There are also quarterly regional AMA member networking meetings – another great way to meet freelancers in your area. Why not make a date to meet colleagues for coffee or ask for a tour of their venue?  

Then there are other non-arts freelance circles you can join. Just google freelance networks in your area and you’ll uncover groups like Business  Over Breakfast and Women in Business Network. You can look through their members’ lists and find groups that feel the best fit. For me, it’s working mums. For others it may be recent graduates and start-ups, or people embarking on a career change. These groups are your salvation during those tricky moments; I’ve found them to be a great source of confidential advice. 

Social media is another great avenue – I use Careering Into Motherhood. All you need to do is post your “bad day experience”, or your “what shall I do about this?” question, and you will get a host of replies giving moral support, advice and sometimes helpful new connections.   

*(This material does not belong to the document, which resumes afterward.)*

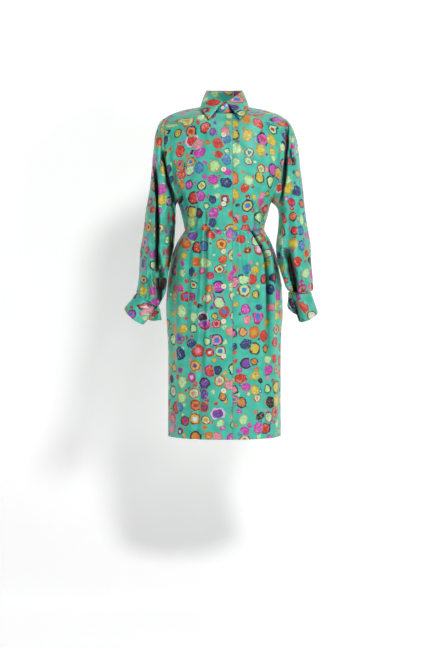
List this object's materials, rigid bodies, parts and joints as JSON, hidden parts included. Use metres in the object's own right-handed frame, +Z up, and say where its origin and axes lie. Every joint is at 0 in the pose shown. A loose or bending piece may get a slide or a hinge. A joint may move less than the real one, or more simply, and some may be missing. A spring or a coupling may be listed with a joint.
{
  "type": "shirt dress",
  "caption": "Knee-length shirt dress worn hollow: pointed collar on a stand, yoke, long sleeves with open cuffs, waist seam, pleated skirt and a buttoned front.",
  "frame": {"origin": "middle of the base of the wearer's neck, between the two shoulder lines, where the dress hangs from the shoulders", "axes": "+Z up the wearer's body, -Y out of the wearer's front, +X to the wearer's left"},
  "size_m": [0.6102, 0.2607, 1.1067],
  "materials": {
    "silk": "soft sheen, printed with scattered coloured dots on turquoise",
    "button_shell": "pearly gloss"
  },
  "bodies": {
    "root": {"left_front_bodice": "silk", "right_front_bodice": "silk", "back_bodice": "silk", "back_yoke": "silk", "collar_stand": "silk", "collar_leaf": "silk", "left_sleeve": "silk", "right_sleeve": "silk", "left_cuff": "silk", "right_cuff": "silk", "left_front_skirt": "silk", "right_front_skirt": "silk", "back_skirt": "silk", "button_1": "button_shell", "button_2": "button_shell", "button_3": "button_shell", "button_4": "button_shell", "button_5": "button_shell", "button_6": "button_shell", "button_7": "button_shell", "button_8": "button_shell", "stand_button": "button_shell"}
  },
  "joints": []
}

If working from home is a struggle, try working in your clients’ office instead if possible. It can be a great way to deepen your working relationships by absorbing what is happening elsewhere within the organisation. You’ll also be primed and ready to offer solutions that may lead to a new contract in the future. Being a freelancer doesn’t have to mean there aren’t ways to make your presence felt. 



It’s also really important to continuously develop your skills through training, professional development and self-improvement.  Gone are the days you could approach your boss and ask for a course to come out of the training budget – you are your boss!  

In Blog 2 in this series, I explain how I put a bit of money aside each month for training and business needs. If you do this, you will find that you can afford to update your skills after all. 

The AMA often offers freelance rates on their courses and sometimes there are bursaries that you can apply for to get an even better deal.  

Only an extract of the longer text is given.